Only the lines from the line with "Continue the Blender" through the line with "return piece" should be copied, exactly as they appear, with both ends kept.

> **Material for this exercise**:
———

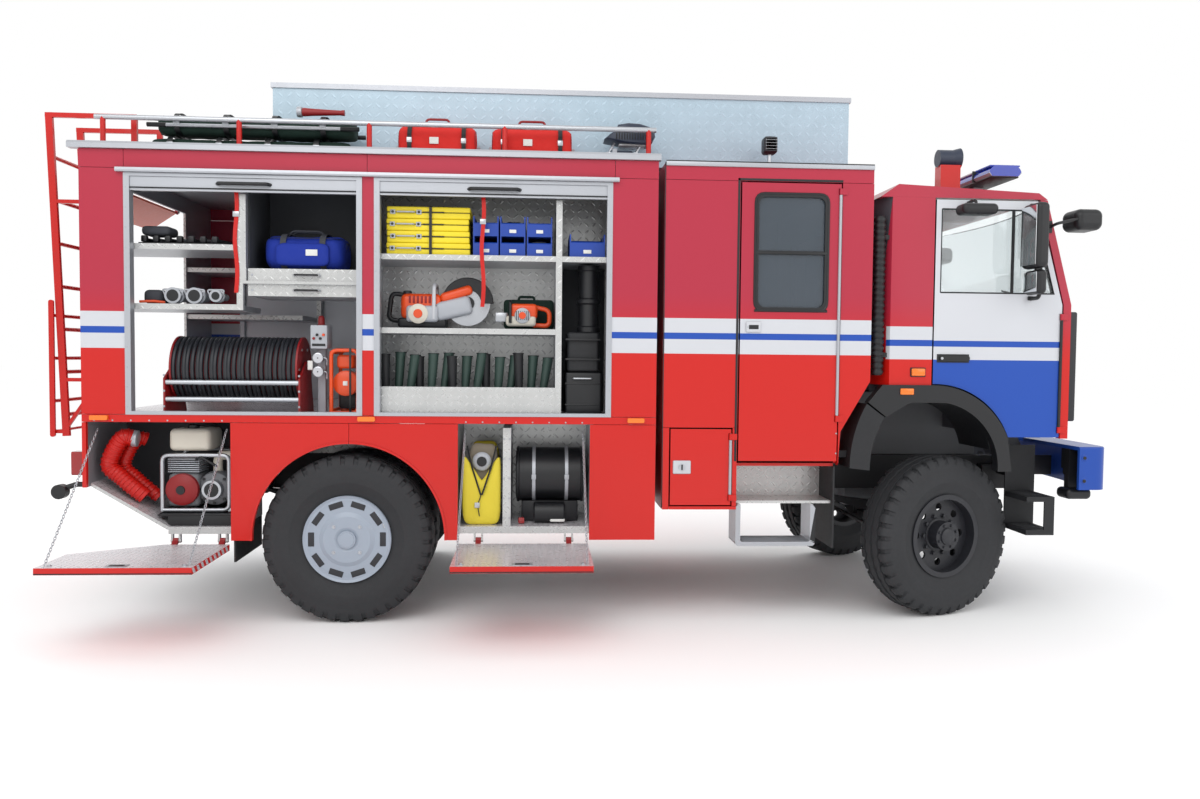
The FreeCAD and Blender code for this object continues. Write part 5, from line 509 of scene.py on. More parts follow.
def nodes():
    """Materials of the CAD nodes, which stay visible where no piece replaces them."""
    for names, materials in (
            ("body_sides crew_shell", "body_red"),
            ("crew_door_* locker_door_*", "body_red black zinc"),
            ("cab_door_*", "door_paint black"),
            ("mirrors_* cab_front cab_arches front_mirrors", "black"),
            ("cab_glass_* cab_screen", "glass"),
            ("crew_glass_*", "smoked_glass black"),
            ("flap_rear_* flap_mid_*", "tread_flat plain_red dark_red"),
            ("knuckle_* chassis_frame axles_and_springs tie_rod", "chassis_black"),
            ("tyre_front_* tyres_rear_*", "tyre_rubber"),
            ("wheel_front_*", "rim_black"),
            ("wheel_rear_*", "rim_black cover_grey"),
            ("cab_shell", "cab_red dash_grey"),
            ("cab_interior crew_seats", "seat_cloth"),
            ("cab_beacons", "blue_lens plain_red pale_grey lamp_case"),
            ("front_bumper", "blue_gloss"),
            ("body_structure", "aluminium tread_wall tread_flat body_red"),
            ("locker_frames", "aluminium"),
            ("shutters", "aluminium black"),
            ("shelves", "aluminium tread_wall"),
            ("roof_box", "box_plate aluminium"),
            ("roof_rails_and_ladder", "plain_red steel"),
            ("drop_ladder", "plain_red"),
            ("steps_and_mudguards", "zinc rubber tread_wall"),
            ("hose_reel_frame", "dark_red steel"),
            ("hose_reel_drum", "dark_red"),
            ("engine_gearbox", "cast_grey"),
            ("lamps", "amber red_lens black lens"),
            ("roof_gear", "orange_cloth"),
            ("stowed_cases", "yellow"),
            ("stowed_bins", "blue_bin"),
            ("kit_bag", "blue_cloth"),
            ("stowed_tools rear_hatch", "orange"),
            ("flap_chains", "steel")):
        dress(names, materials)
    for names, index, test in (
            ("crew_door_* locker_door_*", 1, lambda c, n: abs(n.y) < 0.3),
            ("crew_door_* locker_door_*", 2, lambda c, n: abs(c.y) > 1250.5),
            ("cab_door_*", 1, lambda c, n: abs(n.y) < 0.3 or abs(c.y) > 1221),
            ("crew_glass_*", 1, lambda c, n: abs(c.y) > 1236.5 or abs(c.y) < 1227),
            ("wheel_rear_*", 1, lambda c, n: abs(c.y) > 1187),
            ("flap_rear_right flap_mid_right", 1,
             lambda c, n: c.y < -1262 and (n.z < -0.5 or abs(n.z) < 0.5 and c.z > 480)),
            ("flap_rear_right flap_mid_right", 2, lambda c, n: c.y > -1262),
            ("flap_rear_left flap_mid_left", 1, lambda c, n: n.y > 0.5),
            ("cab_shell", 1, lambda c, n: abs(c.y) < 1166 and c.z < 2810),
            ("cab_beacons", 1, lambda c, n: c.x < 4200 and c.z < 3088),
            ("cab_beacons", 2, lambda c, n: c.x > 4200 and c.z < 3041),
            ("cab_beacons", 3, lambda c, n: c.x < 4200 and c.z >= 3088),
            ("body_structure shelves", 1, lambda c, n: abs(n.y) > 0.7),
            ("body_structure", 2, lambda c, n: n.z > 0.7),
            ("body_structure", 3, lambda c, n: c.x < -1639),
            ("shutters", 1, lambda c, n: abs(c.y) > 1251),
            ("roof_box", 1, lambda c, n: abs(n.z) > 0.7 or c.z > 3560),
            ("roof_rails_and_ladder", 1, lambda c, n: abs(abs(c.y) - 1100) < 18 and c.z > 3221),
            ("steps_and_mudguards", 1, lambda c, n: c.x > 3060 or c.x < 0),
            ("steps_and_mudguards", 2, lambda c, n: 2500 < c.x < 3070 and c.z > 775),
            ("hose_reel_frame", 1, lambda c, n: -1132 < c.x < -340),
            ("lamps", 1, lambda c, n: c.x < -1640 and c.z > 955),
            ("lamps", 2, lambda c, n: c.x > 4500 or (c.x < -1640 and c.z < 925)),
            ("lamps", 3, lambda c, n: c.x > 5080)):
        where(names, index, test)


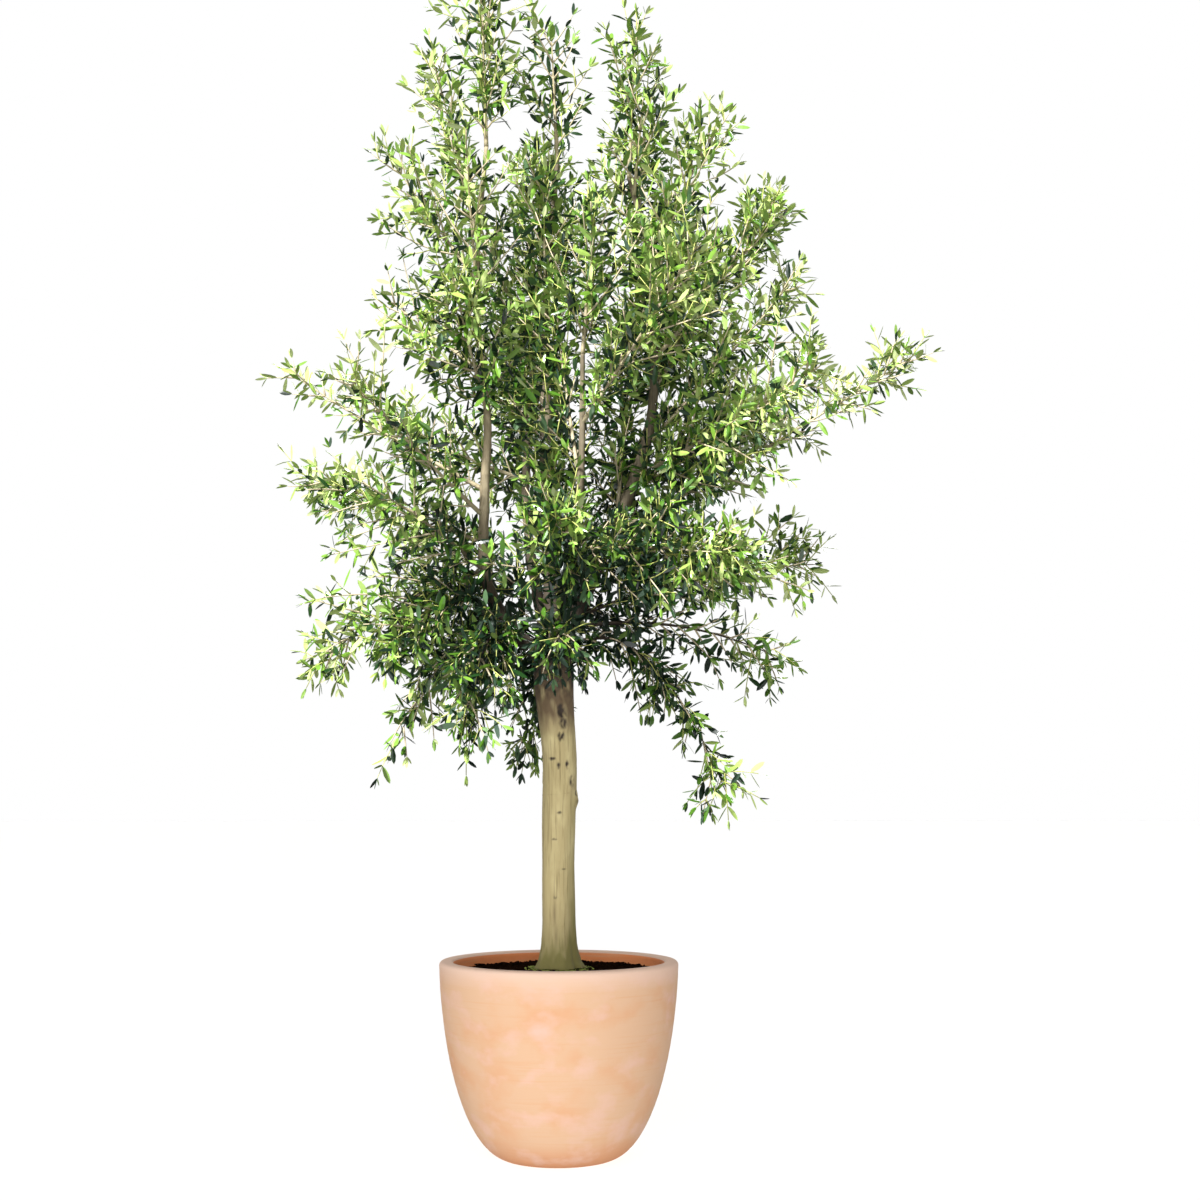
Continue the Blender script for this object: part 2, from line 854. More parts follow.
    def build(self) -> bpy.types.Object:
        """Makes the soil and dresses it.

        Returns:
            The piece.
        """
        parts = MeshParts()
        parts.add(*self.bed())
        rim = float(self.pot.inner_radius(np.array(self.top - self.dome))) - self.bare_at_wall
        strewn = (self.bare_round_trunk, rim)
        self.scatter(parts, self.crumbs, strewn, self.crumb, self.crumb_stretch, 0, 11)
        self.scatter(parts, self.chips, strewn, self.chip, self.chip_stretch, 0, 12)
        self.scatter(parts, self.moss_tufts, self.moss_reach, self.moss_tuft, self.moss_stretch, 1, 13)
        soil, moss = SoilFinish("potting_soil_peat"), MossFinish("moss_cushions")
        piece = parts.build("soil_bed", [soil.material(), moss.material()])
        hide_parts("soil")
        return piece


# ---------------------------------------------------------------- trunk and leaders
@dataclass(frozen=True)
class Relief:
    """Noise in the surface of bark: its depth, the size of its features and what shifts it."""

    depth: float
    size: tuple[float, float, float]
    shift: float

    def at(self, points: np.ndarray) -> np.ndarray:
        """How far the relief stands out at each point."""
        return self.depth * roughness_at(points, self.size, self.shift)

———

> **Exercise answer**:
Continue the Blender script for this object: part 2, from line 854. More parts follow.
    def build(self) -> bpy.types.Object:
        """Makes the soil and dresses it.

        Returns:
            The piece.
        """
        parts = MeshParts()
        parts.add(*self.bed())
        rim = float(self.pot.inner_radius(np.array(self.top - self.dome))) - self.bare_at_wall
        strewn = (self.bare_round_trunk, rim)
        self.scatter(parts, self.crumbs, strewn, self.crumb, self.crumb_stretch, 0, 11)
        self.scatter(parts, self.chips, strewn, self.chip, self.chip_stretch, 0, 12)
        self.scatter(parts, self.moss_tufts, self.moss_reach, self.moss_tuft, self.moss_stretch, 1, 13)
        soil, moss = SoilFinish("potting_soil_peat"), MossFinish("moss_cushions")
        piece = parts.build("soil_bed", [soil.material(), moss.material()])
        hide_parts("soil")
        return piece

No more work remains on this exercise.